Illustration titled 'Where is my Payment?!': a confused user surrounded by question marks and exclamation points, above a payment progress bar that has stalled mid-process.

The solution

Two interlocking design decisions addressed both problems:

Auto-scheduling after the first manual payment. Users schedule their first rent payment manually from the home dashboard. This creates a sense of ownership and confirms the details are right. Every subsequent month auto-schedules from those settings, removing the recurring mental load. If life changes, users can pause or skip any month from the Payment Status screen.

Three greyscale wireframes showing the payment scheduling flow: Schedule Payment home card, payment details with recipient and bank info, and Payment Scheduled confirmation with next month preview.
Three final UI screens for payment scheduling: a Good Morning Schedule Payment home card, the August Rent payment confirmation showing $1400, and a Good Afternoon Payment Scheduled confirmation.

A notification spec covering the full check journey. From schedule confirmation through delivery and cashing, users get visibility into each stage. The Payment Status screen makes the same information available on-demand, turning "where is my money?" from anxiety into a quick check-in.
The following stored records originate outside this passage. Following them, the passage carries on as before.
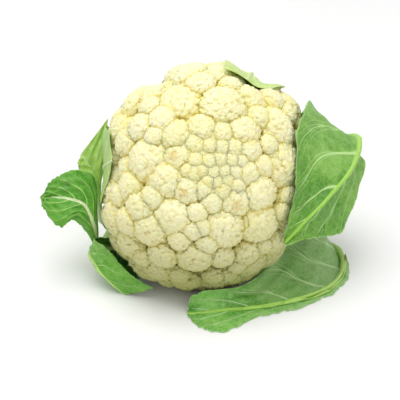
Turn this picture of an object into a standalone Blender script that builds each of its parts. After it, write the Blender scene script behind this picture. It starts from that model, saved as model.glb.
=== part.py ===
"""A whole cauliflower with its trimmed leaves, tipped over on a table so that its crown faces forward.

Lengths are written in millimetres and multiplied by MM where a mesh is made, in metres.
The view frame lies at the head's centre: x to the right, y up the picture, z towards the viewer.
The head frame shares that centre, and its third axis runs out through the crown.
"""

import math

import bmesh
import bpy
import numpy as np

MM = 0.001
SEED = 11

# How the head lies on the table.
HEAD_AT = (3.9, 6.9, 79.0)
VIEW_TILT = math.radians(33)
CROWN = (0.144, 0.072, 1.0)

# The curd, from its crown down to its stalk.
CORE_RADIUS = 75.0
CORE_HEIGHT = 64.0
CORE_DEPTH = 44.0
CORE_SUNK = 2.0
STALK_FLAT = 40.0
STALK_FLAT_FROM = -0.75
CURD_SWELLS = ((1, 225, 0.028), (2, 68, 0.055), (4, 50, 0.012))
TOPS_RISE = (2.3, 13.5)
TOPS_REACH = 58.0
TOPS_POWER = 1.6
RIM_DENTS = ((60, 9, 8.0), (119, 9, 9.0), (340, 16, 5.0))
DENT_SHARE_OF_CORE = 0.7
DENT_FROM = (math.radians(45), math.radians(75))
FLORET_LAST_ANGLE = math.radians(124)
FLORET_SPREAD = 1.26
FLORET_FLAT = 0.92

# The florets that face the viewer, and last the one that the head rests on:
# angle from the crown, angle round it and half width.
FRONT_FLORETS = (
    (75, 101, 14.8), (68, 88, 10.2), (55, 119, 15.4), (44, 83, 15.3), (56, 63, 13.7), (81, 40, 12.9),
    (53, 34, 14.1), (30, 54, 10.7), (28, 115, 9.5), (36, 144, 9.9), (80, 140, 9.9), (89, 149, 8.5),
    (62, 137, 7.3), (46, 155, 6.1), (60, 151, 9.4), (66, 163, 10.1), (72, 172, 7.1), (50, 175, 13.8),
    (29, 169, 9.3), (22, 140, 6.4), (22, 83, 6.7), (15, 118, 4.4), (13, 83, 4.9), (16, 50, 6.0),
    (24, 28, 7.9), (37, 24, 5.9), (50, 4, 16.6), (21, 345, 7.9), (38, 196, 12.2), (28, 218, 9.0),
    (20, 235, 5.2), (17, 169, 4.6), (19, 199, 5.5), (18, 276, 5.8), (18, 310, 4.6), (27, 293, 10.0),
    (25, 258, 6.3), (34, 245, 6.3), (36, 327, 11.9), (46, 229, 12.3), (47, 206, 7.2), (59, 194, 10.0),
    (67, 185, 7.1), (58, 209, 10.3), (60, 224, 11.5), (81, 209, 12.6), (78, 223, 11.0), (44, 275, 13.4),
    (40, 255, 4.9), (51, 307, 13.2), (54, 327, 5.7), (54, 339, 7.4), (63, 350, 6.0), (52, 243, 7.2),
    (44, 248, 5.6), (61, 256, 12.4), (50, 262, 7.0), (79, 242, 10.5), (83, 258, 11.1), (76, 232, 7.4),
    (63, 291, 9.7), (59, 274, 8.0), (74, 278, 7.4), (68, 284, 5.7), (86, 290, 5.1), (73, 271, 7.2),
    (62, 302, 5.7), (80, 28, 8.6), (67, 19, 6.3), (8, 164, 4.8), (4, 82, 4.9), (10, 21, 4.9),
    (15, 10, 3.7), (13, 199, 4.1), (7, 230, 4.8), (6, 307, 4.9), (12, 336, 4.6), (14, 235, 3.9),
    (12, 262, 3.7), (12, 297, 3.9), (22, 190, 3.5), (68, 198, 7.1), (105, 271, 14.5),
)

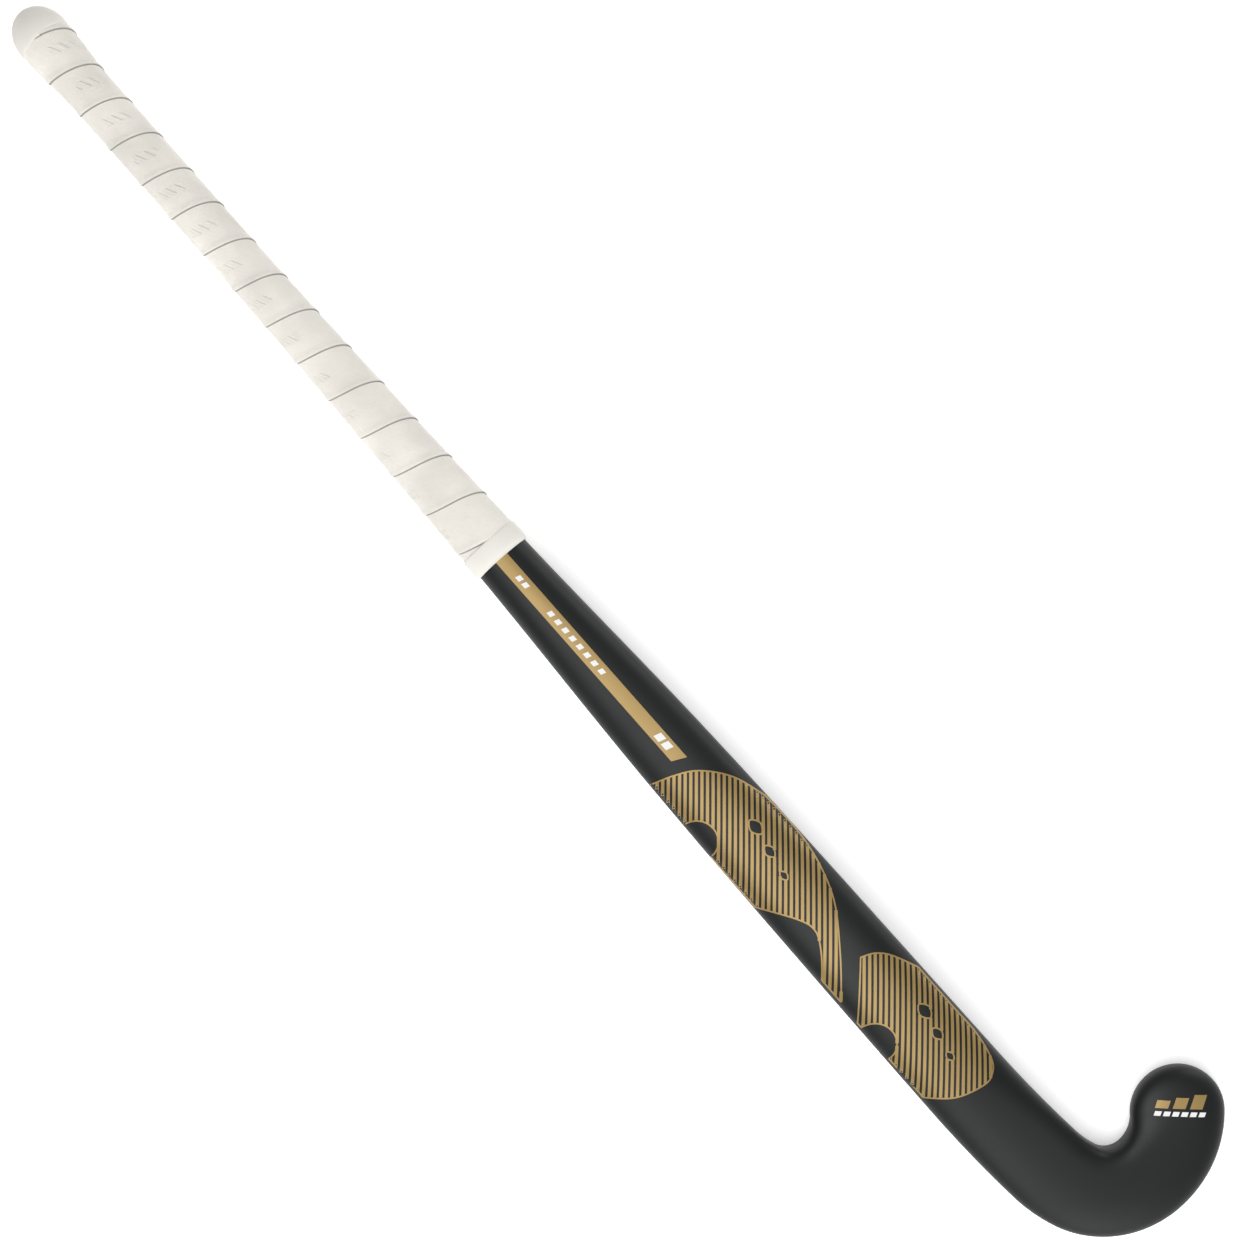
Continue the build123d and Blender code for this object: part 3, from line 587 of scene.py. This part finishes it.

What this project reinforced

Working on Pinch reminded me that prioritization is the design. Faced with dozens of possible improvements, the most consequential decision was sequencing: fixing the funnel before the navigation, the navigation before the recurring flows. Each phase compounded on the one before, and getting that order right mattered more than any single screen.

It also reinforced the value of trusting existing research deeply. The team had done the work; my job was to translate it into design solutions. Going in with an instinct to run fresh research before designing anything would have cost weeks without adding meaningful new insight.

Pinch shipped the redesign across iOS and Android, and the team continues to build on the foundation we put in place.